The Katrina damage was so severe, and the city’s resulting population decline so large, that a panel commissioned by then-Mayor Ray Nagin suggested that large areas be converted into green space instead of trying to rebuild. There was a political outcry and the recommendation was rejected, only to have much of the Ninth Ward turn into jungle as people stayed away and and nature took over. The story is covered in the NewYork Times Magazine’s cover article, “Jungleland,” of March 25, 2012.

We are faced with the reality that average sea levels have increased seven inches in the last century, and the world is on a path to higher waters as polar ice melts and sea water expands as it warms. Likely changes ahead were summarized in the 2009 report of the United States Global Change Research Program, a coordinated program among federal agencies mandated under the Global Change Research Act of 1990. Among the 2009 report’s key findings:

1. Global warming is unequivocal and primarily human-induced.
Global temperature has increased over the past 50 years. This observed increase is due primarily to human-induced emissions of heat-trapping gases.

6. Coastal areas are at increasing risk from sea-level rise and storm surge.
Sea-level rise and storm surge place many U.S. coastal areas at increasing risk of erosion and flooding, especially along the Atlantic and Gulf Coasts,
Pacific Islands, and parts of Alaska.
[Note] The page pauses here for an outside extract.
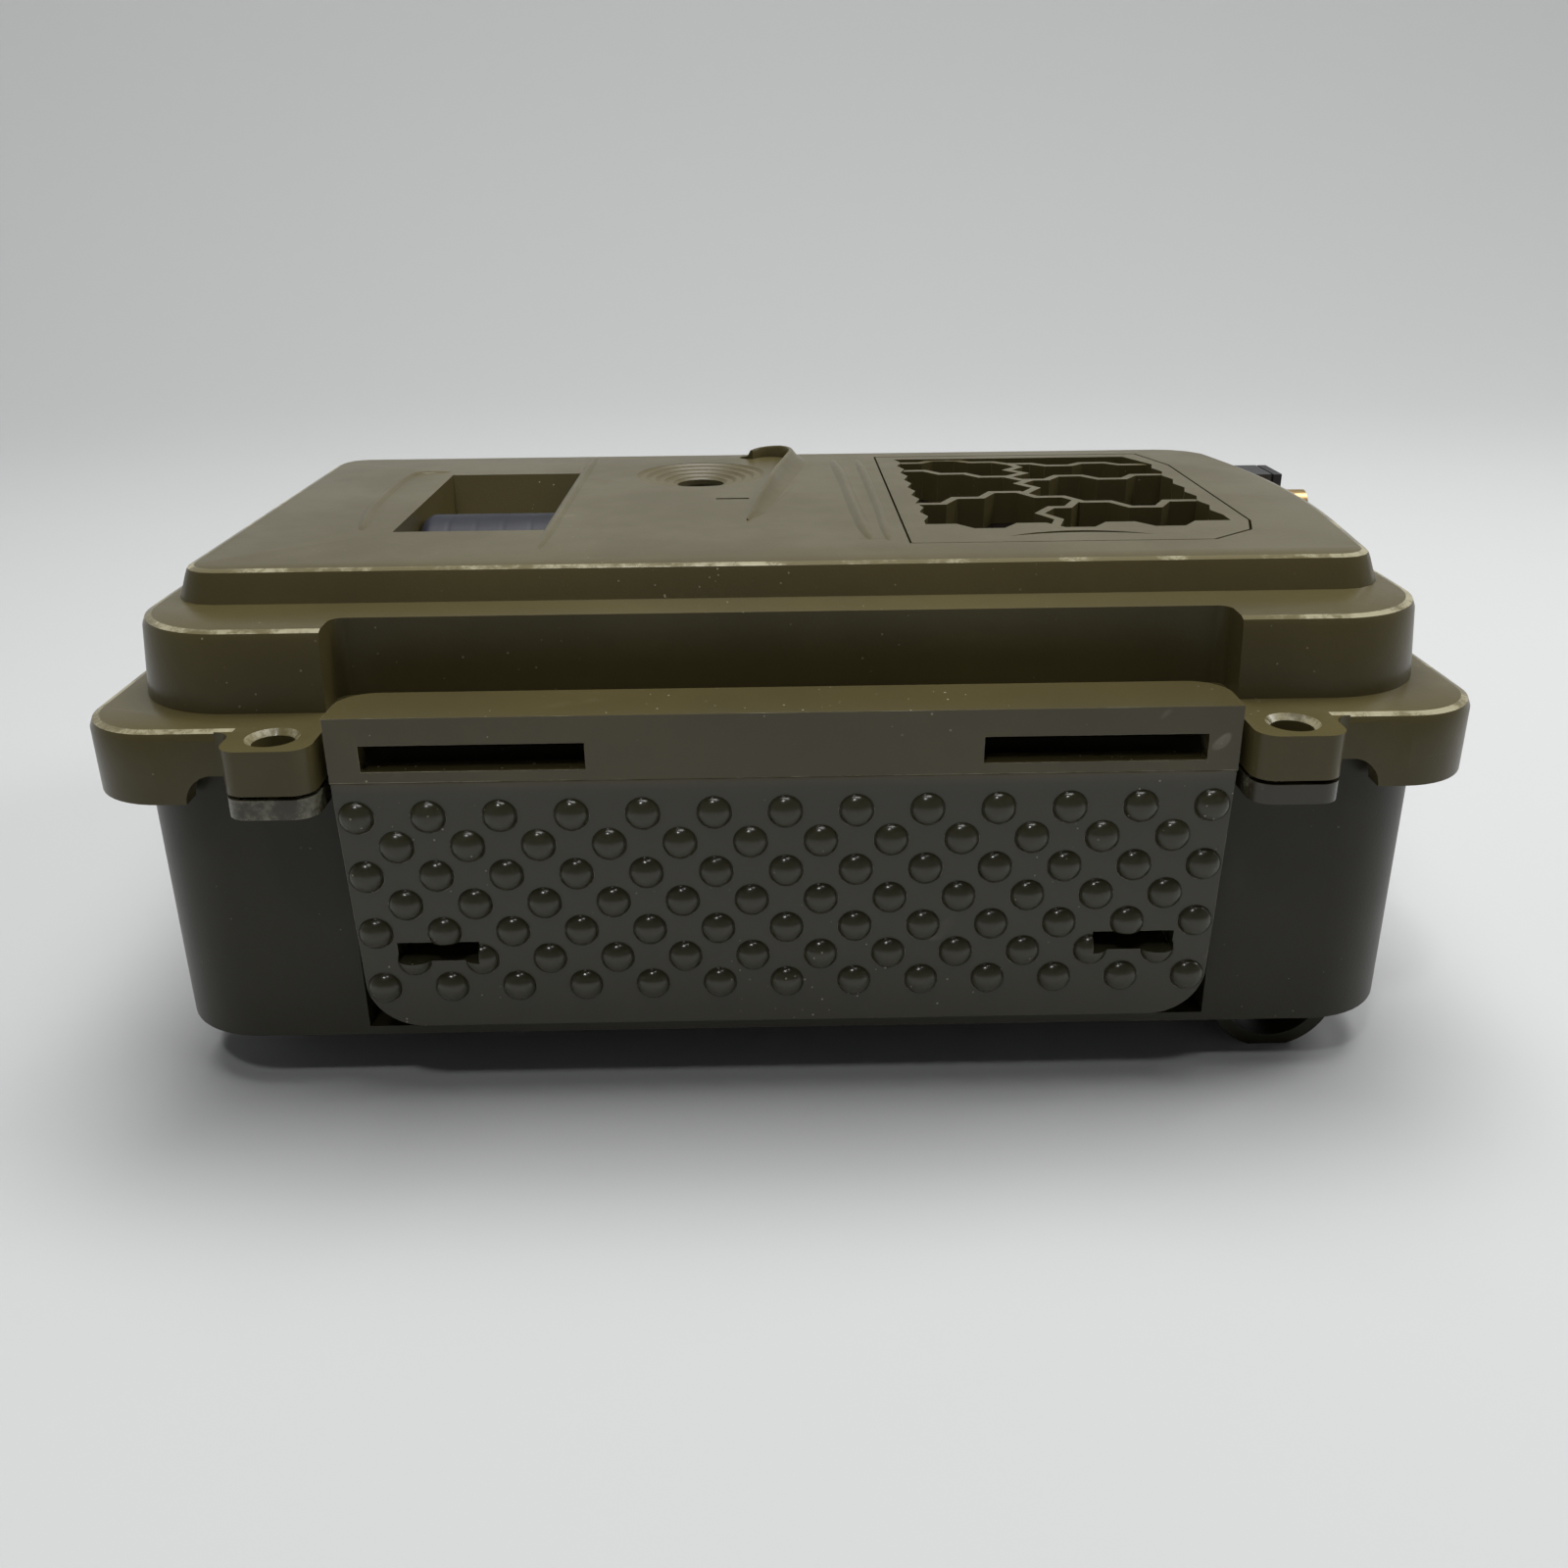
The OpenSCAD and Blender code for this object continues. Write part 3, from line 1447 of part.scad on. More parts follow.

Energy and transportation infrastructure and other property in coastal areas are very likely to be adversely affected.

The Intergovernmental Panel on Climate Change  issued a 594-page report written by a small army of scientists, yet understandable. The report devotes attention to topics such as “Extreme Sea Levels” and confirms that coastal areas are threatened by rising seas and by frequent and powerful storms. The report gives a formula for evaluating disaster “risk” that I like:  “In its simplest form, probabilistic risk analysis defines risk as the product of the probability that some event (or sequence) will occur and the adverse consequences of that event.  Or in mathematical form, Risk = Probability x Consequence.

“For instance, the risk a community faces from flooding from a nearby river might be calculated based on the likelihood that the river floods the town, inflicting casualties among inhabitants and disrupting the community’s economic livelihood. This likelihood is multiplied by the value people place on those casualties and economic disruption. All three factors – hazard, exposure, and vulnerability – contribute to ‘consequences.’ Hazard and vulnerability can both contribute to the ‘probability’: the former to the likelihood of the physical event (e.g., the river flooding the town) and the latter to the likelihood of the consequence resulting from the event (e.g., casualties and economic disruption).”

Within that framework, the political issue is whether society’s limited resources should be committed to protecting areas, such as New Orleans, where there are high “risks” that floods will overwhelm affordable barriers. We should make strategic retreats from rising waters, much as we don’t build near volcanos that are likely to erupt. Mayor Nagin’s commission was right; the areas destroyed by Katrina should have been deliberately returned to nature. Public monies could have been used to relocate the flooded-out Ninth Ward residents, rather than trying to rebuild their neighborhood behind larger levees.

True, New Orleans has came back from hurricanes before Katrina, but climate change makes catastrophic flooding ever more likely, and it would be wise to move people out of harm’s way rather than trying to cap the volcano. More selfishly, as a taxpayer, I am unhappy with tax monies going for flood control projects which benefit relatively few people, like those designed to protect tourist beaches, or which are destined to fail, like affordable levees in a sinking New Orleans which are pitted against rising seas and bigger storms.